Where every person in our country want to have his say in the batting line up,
every person in Odessa wants to have a say in the game strategy leading to a
most funny scene in the movie, where a group of town men drop into Gaines
office and tell him how he should run the game. Playing Gaines is Billy Bob
Thornton and he plays him as only Billy Bob Thornton can.
But he is not the only star of the movie. Lucas Black as the intense quarter
back Mike Winchell who studies plays with his mom does a great job.

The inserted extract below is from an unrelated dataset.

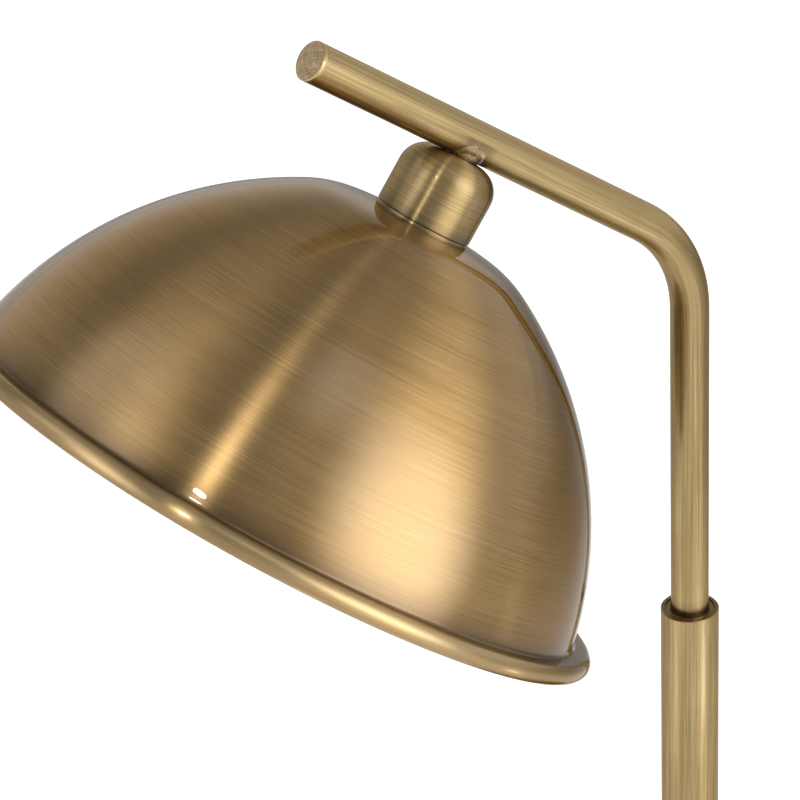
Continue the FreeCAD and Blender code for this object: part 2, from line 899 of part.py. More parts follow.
def module_parts():
    top = -(mm.cap_drop + mm.sink_top)
    plate_foot = top - mm.sink_plate
    foot = top - mm.sink_depth
    bore = mm.nipple_radius + mm.thread_gap
    well = length(10.5)
    well_top = top - 2
    inner = mm.sink_radius - mm.sink_wall
    bevel = 1.5

    sink = new_body("heat_sink")
    turn(
        sink,
        "sink",
        [
            (bore, well_top),
            (well, well_top),
            (well, plate_foot),
            (inner, plate_foot),
            (inner, foot),
            (mm.sink_radius, foot),
            (mm.sink_radius, top - bevel),
            (mm.sink_radius - bevel, top),
            (bore, top),
        ],
    )

    def fin_gap(sketch):
        low = mm.sink_radius - mm.fin_depth
        draw_block(sketch, low, mm.sink_radius + 2, -(mm.fin_gap / 2), mm.fin_gap / 2)

    slot = pocket(sink, "fin_gap", fin_gap, mm.sink_depth - 5, offset=foot + 5)
    around(sink, "fins", [slot], mm.fin_count)
    place_on_head(sink)

    washer_height, nut_height = length(1.0), length(3.0)
    washer = ring("lock_washer", bore, 8.5, well_top - washer_height, well_top)
    place_on_head(washer)
    nut = new_body("lock_nut")
    nut_foot = well_top - washer_height - nut_height
    pad(nut, "nut", lambda sketch: hexagon(sketch, length(14)), nut_height, offset=nut_foot)
    pocket(nut, "nut_bore", lambda sketch: draw_circle(sketch, 0, 0, mm.nipple_radius))
    place_on_head(nut)

    board = new_body("led_board")
    board_foot = plate_foot - mm.board_thick
    turn(
        board,
        "board",
        [(3, board_foot), (mm.board_radius, board_foot), (mm.board_radius, plate_foot), (3, plate_foot)],
    )
    hole = pocket(board, "screw_hole", lambda sketch: draw_circle(sketch, mm.board_screw_circle, 0, 1.6))
    around(board, "screw_holes", [hole], 3)
    place_on_head(board)

    screws = new_body("board_screws")
    screws.AllowCompound = True
    middle = mm.board_screw_circle
    section = [
        (middle, board_foot - 1.8),
        (middle + 2, board_foot - 1.8),
        (middle + 2.6, board_foot),
        (middle + 1.4, board_foot),
        (middle + 1.4, plate_foot + 4),
        (middle, plate_foot + 4),
    ]
    screw = turn(screws, "screw", section, middle)
    around(screws, "screws", [screw], 3)
    place_on_head(screws)

    def tapped_hole(sketch):
        draw_circle(sketch, middle, 0, 1.4)

    tapped = pocket(sink, "tapped_hole", tapped_hole, 4.5, offset=plate_foot)
    around(sink, "tapped_holes", [tapped], 3)

    chips = new_body("led_chips")
    chips.AllowCompound = True
    half = mm.chip_side / 2
    for name, circle, count in (("outer_chip", 24, 12), ("inner_chip", 12, 6)):

        def chip(sketch, circle=circle):
            draw_block(sketch, circle - half, circle + half, -half, half)

        one = pad(chips, name, chip, mm.chip_thick, offset=board_foot - mm.chip_thick)
        around(chips, name, [one], count)
    place_on_head(chips)

    diffuser = new_body("diffuser")
    seat = foot + mm.diffuser_thick
    edge, dish = mm.diffuser_radius, mm.diffuser_radius - 4
    inside = dish - 1
    below = (dish * dish + mm.diffuser_bulge * mm.diffuser_bulge) / (2 * mm.diffuser_bulge)
    above = (inside * inside + mm.diffuser_bulge * mm.diffuser_bulge) / (2 * mm.diffuser_bulge)
    turn(
        diffuser,
        "diffuser",
        [
            (0, foot - mm.diffuser_bulge, below, "left"),
            (dish, foot),
            (edge, foot),
            (edge, seat),
            (inside, seat, above, "right"),
            (0, seat - mm.diffuser_bulge),
        ],
    )
    place_on_head(diffuser)

    retainer = new_body("diffuser_ring")
    lip, skirt, grip = mm.diffuser_radius - 2.5, mm.sink_radius + 0.1, mm.sink_radius + 1.6
    outside = [(lip, foot - 2), (grip - 1, foot - 2), (grip, foot - 1), (grip, foot + 4)]
    turn(retainer, "ring", outside + [(skirt, foot + 4), (skirt, foot), (lip, foot)])
    place_on_head(retainer)


# Wires: one cable in the arm, one in the stem, and the short leads in the base


def wires():
    lamp = new_body("lamp_wires")
    low = -(mm.cap_drop + mm.sink_top + mm.sink_plate + mm.board_thick)
    end = down_the_stem(mm.journal_foot - 0.5)
    corners = [(length(0), low), (length(0), length(0)), (mm.neck_reach, length(0)), end]
    pipe(
        lamp,
        "cable",
        corners,
        [mm.wire_bend, mm.bend_radius],
        lambda sketch: draw_circle(sketch, 0, 0, mm.wire_radius),
        "XY_Plane",
        low,
    )
    place_on_head(lamp)

    supply = new_body("supply_wires")
    level = length(5.2)
    corners = [
        (mm.driver_near, level),
        (length(0), level),
        (length(0), mm.journal_foot - 1.5),
    ]
    pipe(
        supply,
        "cable",
        corners,
        [mm.wire_bend],
        lambda sketch: draw_circle(sketch, 0, level, mm.wire_radius),
        "YZ_Plane",
        mm.driver_near,
    )
    place(supply, angle=90)

    switch = new_body("switch_wires")
    start = -(mm.button_place - 8)

    def lead(sketch):
        draw_circle(sketch, 5, 4.6, 1.3)

    pad(switch, "lead", lead, mm.driver_near - start, "XZ_Plane", -mm.driver_near)
    place(switch)

    feed = new_body("input_wires")
    feed.AllowCompound = True

    def pair(sketch):
        for side in (-4, 4):
            draw_circle(sketch, side, mm.inlet_height, 1.3)

    pad(feed, "lead", pair, 6, "XZ_Plane", -(mm.driver_far + 6))
    place(feed)


# Driver, terminal block and cord inlet


def electrical_parts():
    driver = new_body("driver")
    floor = mm.pad_thick + mm.plate_thick
    pad(
        driver,
        "box",
        lambda sketch: draw_block(sketch, -mm.driver_half, mm.driver_half, mm.driver_near, mm.driver_far),
        11,
        offset=floor,
    )
    doc.recompute()
    bevel_edges(driver, "box", 1.0)
    place(driver)

    terminal = new_body("terminal_block")
    near = mm.driver_far + 6
    pad(terminal, "block", lambda sketch: draw_block(sketch, -9, 9, near, near + 13), 10, offset=floor)
    for index, side in enumerate((-4, 4)):
        pocket(
            terminal,
            f"screw_well_{index}",
            lambda sketch, side=side: draw_circle(sketch, side, near + 6.5, 1.8),
            3,
            offset=floor + 7,
        )
        pocket(
            terminal,
            f"wire_hole_{index}",
            lambda sketch, side=side: draw_circle(sketch, side, mm.inlet_height, 1.3),
            5,
            "XZ_Plane",
            -(near + 13),
        )
    place(terminal)

    inlet = new_body("cord_inlet")
    bore, neck_radius, flange = mm.inlet_bore, length(5.0), length(6.4)
    turn(
        inlet,
        "grommet",
        [
            (bore, 0),
            (flange - 1, 0),
            (flange, 1.8),
            (neck_radius, 1.8),
            (neck_radius, 3.3),
            (flange, 3.3),
            (flange, 4.3),
            (flange - 1.2, 7),
            (bore, 7),
        ],
    )
    place(inlet, y=mm.base_radius - 3.25, z=mm.inlet_height, axis=vector(1, 0, 0), angle=-90)


def bevel_edges(body, name, size):
    """Bevels every edge of the body's last feature."""
    base = body.Tip
    feature = body.newObject("PartDesign::Chamfer", f"{name}_bevel")
    feature.Base = (base, [f"Edge{index + 1}" for index in range(len(base.Shape.Edges))])
    feature.Size = size
    return feature


# Push button: bezel, switch block, spring and button


def button_parts():
    front = -mm.button_place
    bezel = new_body("switch_bezel")
    neck_radius, hole = length(11), mm.button_radius + 0.3
    foot, lip_top = mm.weight_top - mm.base_top, mm.weight_top - mm.base_top + 2.3
    turn(
        bezel,
        "bezel",
        [
            (7, foot + 1.5),
            (hole, foot + 1.5),
            (hole, foot),
            (neck_radius, foot),
            (neck_radius, 0),
            (mm.bezel_radius, 0),
            (mm.bezel_radius, 0.6),
            (mm.bezel_radius - 0.6, 1.2),
            (hole, 1.2),
            (hole, lip_top),
            (7, lip_top),
        ],
    )
    place(bezel, y=front, z=mm.base_top)

    block = new_body("switch_body")
    depth = mm.weight_top - mm.pad_thick - mm.plate_thick - 2
    pad(block, "block", lambda sketch: draw_block(sketch, -8, 8, -8, 8), depth, offset=-depth)
    pocket(block, "plunger_hole", lambda sketch: draw_circle(sketch, 0, 0, 1.8), 4, offset=-4)
    place(block, y=front, z=mm.weight_top)

    button = new_body("push_button")
    skirt, top, edge = length(4.3), mm.button_top - mm.weight_top, length(1.0)
    radius = mm.button_radius
    turn(
        button,
        "button",
        [
            (0, -1.5),
            (1.5, -1.5),
            (1.5, 7),
            (5, 7),
            (5, skirt),
            (radius, skirt),
            (radius, top - edge, edge, "left"),
            (radius - edge, top),
            (0, top),
        ],
    )
    place(button, y=front, z=mm.weight_top)

    coil_radius, wire, turns, rise = 3.2, 0.3, 5, 6.2
    helix = Part.makeHelix(rise / turns, rise, coil_radius)
    start = vector(coil_radius, 0, 0)
    circle = Part.Wire([Part.makeCircle(wire, start, vector(0, 1, 0))])
    coil = Part.Wire(helix.Edges).makePipeShell([circle], True, False)
    spring = doc.addObject("Part::Feature", "switch_spring")
    spring.Label = "switch_spring"
    spring.Shape = coil
    seated = vector(0, front.value, mm.weight_top.value + wire + 0.05)
    spring.Placement = FreeCAD.Placement(seated, FreeCAD.Rotation())
    pieces.append(spring)


def build():
    base_pad()
    base_plate()
    base_screws()
    base_weight()
    base_cover()
    stem_parts()
    joint_parts()
    arm_parts()
    neck()
    cap_parts()
    shade()
    liner_parts()
    module_parts()
    wires()
    electrical_parts()
    button_parts()


def check():
    """Stops the build at any feature that failed or any sub-part without one sound shape."""
    for item in doc.Objects:
        if "Invalid" in item.State or "Error" in item.State:
            raise RuntimeError(f"{item.Name} failed: {item.State}")
    for piece in pieces:
        if piece.Shape.isNull() or not piece.Shape.isValid() or piece.Shape.Volume <= 0:
            raise RuntimeError(f"{piece.Label} has no sound shape")


def export():
    os.makedirs("parts", exist_ok=True)
    for piece in pieces:
        piece.Shape.exportStep(f"parts/{piece.Label}.step")
        print(piece.Label, round(piece.Shape.Volume, 1), "mm3 in", len(piece.Shape.Solids), "solids")


build()
doc.recompute()
check()
export()
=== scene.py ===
# %% [markdown]
# # A brushed brass desk lamp
# This lesson dresses the lamp's measured model for a picture. The measured model gives the places
# and the sizes, and every piece made here sits where that model says. Lengths are in metres, +Z is
# up, the arm reaches towards -X, and the origin is the middle of the base's underside.

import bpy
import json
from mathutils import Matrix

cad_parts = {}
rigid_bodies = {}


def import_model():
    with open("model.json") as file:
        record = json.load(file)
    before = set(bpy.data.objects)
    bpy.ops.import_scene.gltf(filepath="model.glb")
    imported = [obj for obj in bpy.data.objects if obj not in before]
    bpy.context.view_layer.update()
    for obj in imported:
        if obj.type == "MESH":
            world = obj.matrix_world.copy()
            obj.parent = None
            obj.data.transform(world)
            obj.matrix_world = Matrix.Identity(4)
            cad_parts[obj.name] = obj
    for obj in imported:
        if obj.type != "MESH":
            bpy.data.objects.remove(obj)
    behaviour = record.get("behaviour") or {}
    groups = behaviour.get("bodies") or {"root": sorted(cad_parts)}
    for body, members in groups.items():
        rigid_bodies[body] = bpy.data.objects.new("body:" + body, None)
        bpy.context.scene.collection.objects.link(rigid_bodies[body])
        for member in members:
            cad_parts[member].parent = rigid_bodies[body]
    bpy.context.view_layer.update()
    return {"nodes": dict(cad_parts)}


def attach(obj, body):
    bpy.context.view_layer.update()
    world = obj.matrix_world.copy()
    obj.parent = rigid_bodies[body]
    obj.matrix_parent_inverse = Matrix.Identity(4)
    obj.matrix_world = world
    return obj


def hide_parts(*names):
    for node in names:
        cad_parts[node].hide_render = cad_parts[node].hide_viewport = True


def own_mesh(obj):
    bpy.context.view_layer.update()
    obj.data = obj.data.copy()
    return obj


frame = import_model()

import json
import math

import bmesh
import bpy
from mathutils import Matrix, Vector, noise

print("measured pieces:", len(frame["nodes"]))

# %% [markdown]
# The lamp's head hangs from a bar that rises at 36.8 degrees. It is easiest to draw the shade, the
# cap and the lamp inside them upright, about the head's own Z axis, and to move the finished points
# into the lamp with one matrix. The head's origin is where the shade's axis meets the middle of the
# bar.

# %% Key sizes and the head's place
TILT = math.radians(36.8)
STEM_TOP = 0.250
CORNER = Vector((0.0, 0.0, STEM_TOP + 0.140))
NECK_REACH = 0.104
BAR_LENGTH = 0.1726
ARM_RADIUS, ARM_WALL = 0.0065, 0.0012
STEM_RADIUS, STEM_WALL = 0.010, 0.0015
BEND_RADIUS = 0.047
CAP_DROP = 0.0296
UPRIGHT = Matrix.Identity(4)

along_bar = Vector((-math.cos(TILT), 0.0, math.sin(TILT)))
head_place = CORNER + along_bar * NECK_REACH
HEAD = Matrix.Translation(head_place) @ Matrix.Rotation(TILT, 4, "Y")
print("head origin:", tuple(round(value, 4) for value in head_place))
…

So also does
Derek Luke as the Boobie Miles the star player of the team, who has a giant ego.
When Miles injures his knee badly in the first game and realises that this may be
the end of his sporting life and the scene where he breaks down in front of his uncle
is moving.
More than a sports film, this film a character study about sportsmen who are
always under pressure and how they deal with or in some case how it breaks them.
How they are the most popular in the school and how a loss can affect their life.
Most of the team knows that this might be the last time they will ever play in
a football game before they head off to college.
The movie never flags in pace and there is a lot of excitement in the end where
predictably everything comes down to the last play in the state finals.
There is a cameo by country singer Tim Mcgraw who has been on the winning team 20
years ago and literally chew his son, who is a receiver on the team, when he drops
the ball.
As exciting this film is, it is also sad to see how much pressure we as fans put
on our sports heroes. We put them on a pedestal when they win and garland them
with chappals when they lose. But I guess thats the way the world turns.